UArizona students played an important role in making the comparison possible. Yuan Jea Hew, a recent graduate who studied astronomy, and Anthony Hsu, a sophomore studying computer science and applied mathematics, developed data analysis algorithms to make comparison possible.
The collaboration relied on 11 different tests that the black hole simulations had to pass in order to sufficiently match the real black hole.
"It is remarkable that we understand Sagittarius A* so well that we have some models pass 10 out of the 11 tests," Chan said.
The tests considered variables such as brightness of certain wavelengths, image size, and the size and width of the glowing ring surrounding the black hole.
"However, no single model passed all 11 tests," Chan said. The test that was hardest for the models to beat was the variability, which measures how much the black hole changes from moment to moment. The simulations are more variable than the real Sagittarius A*.

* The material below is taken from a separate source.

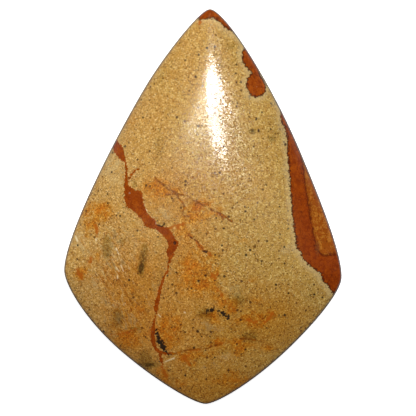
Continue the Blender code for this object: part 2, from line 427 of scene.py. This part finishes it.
def depth_in_stroke(points, stroke):
    """Millimetres inside a drawn stroke, and below zero outside it."""
    deepest = np.full(len(points), -np.inf)
    for (ax, ay, a_half), (bx, by, b_half) in zip(stroke, stroke[1:]):
        share, gap = nearest_on(points, np.array((ax, ay)), np.array((bx, by)))
        deepest = np.maximum(deepest, a_half + (b_half - a_half) * share - gap)
    return deepest


def depth_in_strokes(points, strokes):
    return np.max([depth_in_stroke(points, stroke) for stroke in strokes], axis=0)


def depth_in_points(points, marks):
    return np.max([radius - np.hypot(points[:, 0] - x, points[:, 1] - y) for x, y, radius in marks], axis=0)


def soaked(points, stains):
    """How strongly soft stains colour each point."""
    strength = np.zeros(len(points))
    for x, y, across, along, amount in stains:
        away = ((points[:, 0] - x) / across) ** 2 + ((points[:, 1] - y) / along) ** 2
        strength += amount * np.exp(-away)
    return strength


def bends(points, size):
    """Two smooth noises from -1 to 1 for each point, across and along, with bends of this size."""
    return np.array([
        [noise.noise(Vector((x, y, level)) / size) for level in NOISE_LEVELS] for x, y in points
    ])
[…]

"No matter how long we run the simulations to let them settle down, most of the simulations still failed that test," Chan said. "They don't quite match the reality, but I think this is more exciting than if everything simply worked out. Now, we can learn some new physics and understand our own black hole better."

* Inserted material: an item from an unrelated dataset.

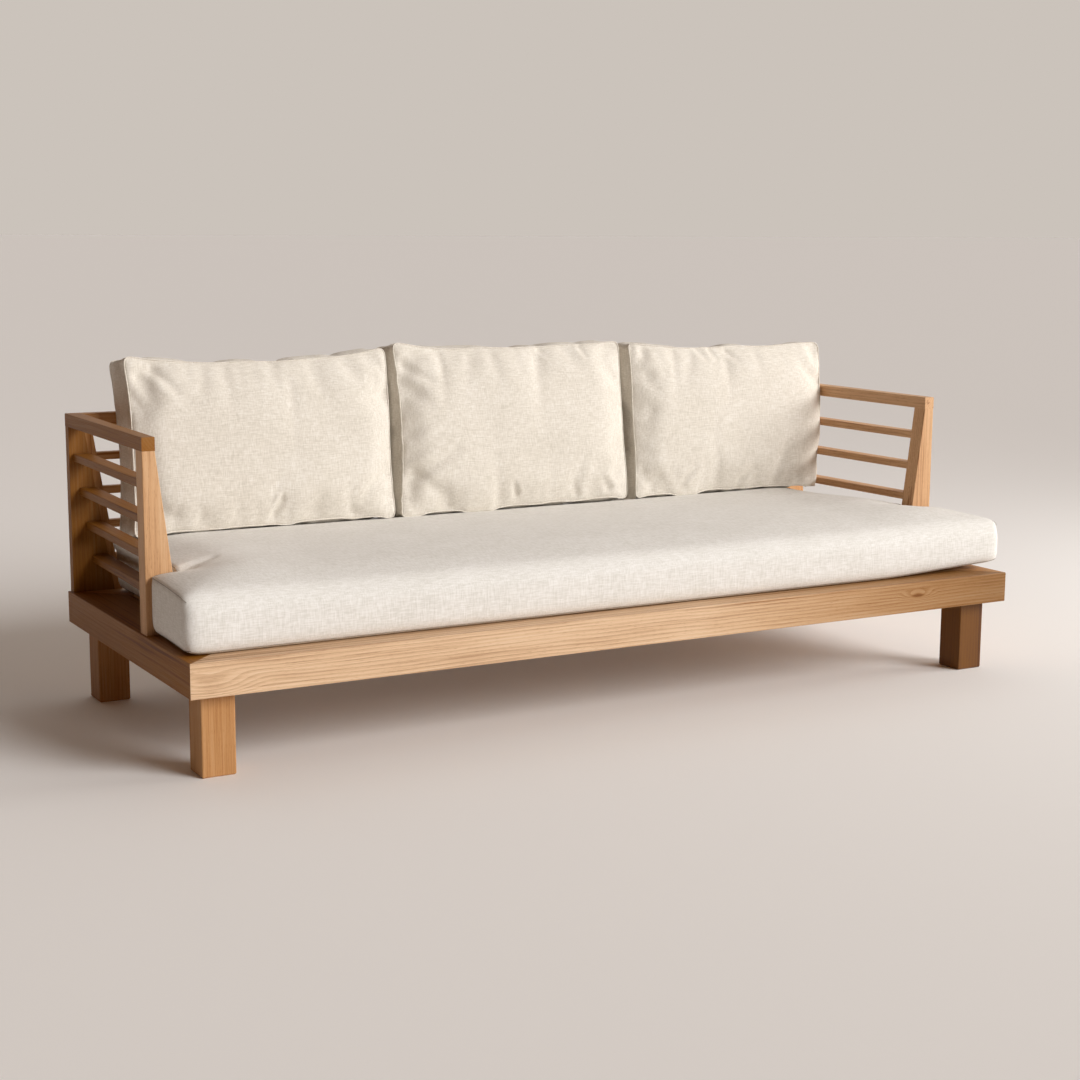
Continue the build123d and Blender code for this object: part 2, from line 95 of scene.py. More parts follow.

The UArizona faculty members working to understand black holes have been tackling this challenge for decades and were part of the research groups that identified the black hole at the center of the Milky Way and the one at the center of Messier 87 galaxy as ideal targets of study. The university also contributed two of the eight telescopes in the EHT array used to create these images—the Sub-Millimeter Telescope on Mount Graham in Arizona and the South Pole Telescope in Antarctica. In 2019, UArizona also added the 12-meter telescope on Kitt Peak in Arizona to the array.
In all, 36 UArizona researchers, graduate students and undergraduate students are involved in the EHT Collaboration, including professors of astronomy Dimitrios Psaltis, Feryal Özel, Dan Marrone and research professor and astronomer Remo Tilanus. Astronomy department head Buell Jannuzi serves on the EHT board.